Gracias, caballos. Con caricias y abrazos nos despedimos de estos cuatro animales tan nobles, que representaron en diferentes momentos a diferentes personas de mi familia, a mí también, claro: las miradas son múltiples.
Nunca dejaron de escucharse los pájaros, el sonido del campo. Como si la naturaleza dijera “acá estoy”. Isabel explica: “Una de las condiciones para que ellos estén en coherencia es que estén en una manada y estén en el campo. Cuanto más natural sea el entorno, más caballo es el caballo. Al ser animales de presa, están atentos todo el tiempo. Tienen que estar siempre en coherencia, para no atraer a los depredadores.”
No pudimos salir del corral por la tranquera.
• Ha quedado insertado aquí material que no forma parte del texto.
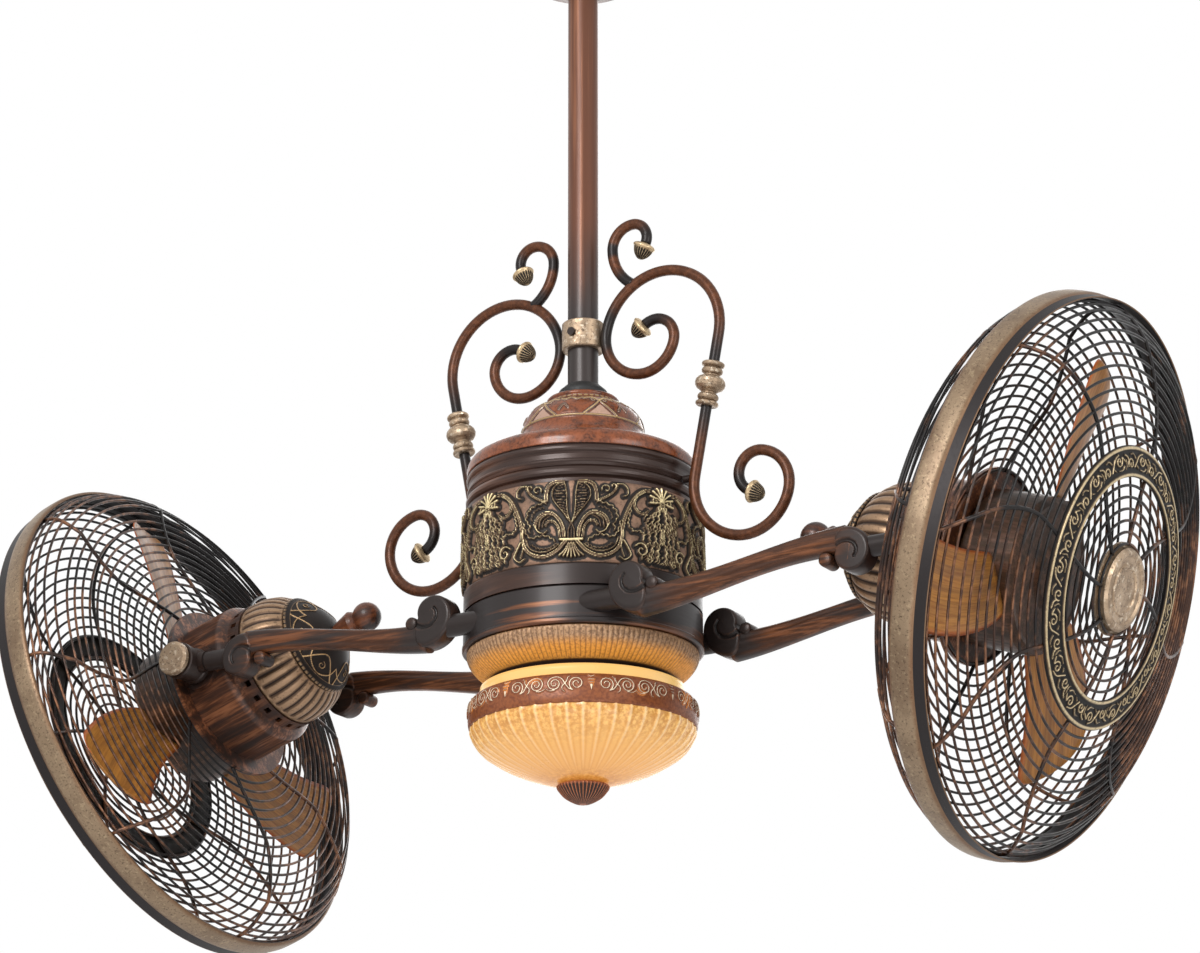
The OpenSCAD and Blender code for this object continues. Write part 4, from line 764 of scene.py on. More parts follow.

Tuvimos que salir por entre medio de los alambres, porque el caballo que en un principio representaba a mi papá estaba inquieto. Me seguía.
Se largó a llover, solamente arriba nuestro, apenas salimos del corral. El resto del cielo estaba despejado. Al poco tiempo paró. Fue un cambio de escena. “Una energía que se fue”, comentaron. Sentí que el clima acompañaba todo este movimiento interno.
Algunas lágrimas, manos agarradas y una sensación de paz. Y se levantó un viento de repente -otra vez se manifestó la naturaleza- que me llevó hasta la salida. Solo quedaban unos cuantos kilómetros desde La Carlota del Monte hasta casa. Y una parte de mí, era otra.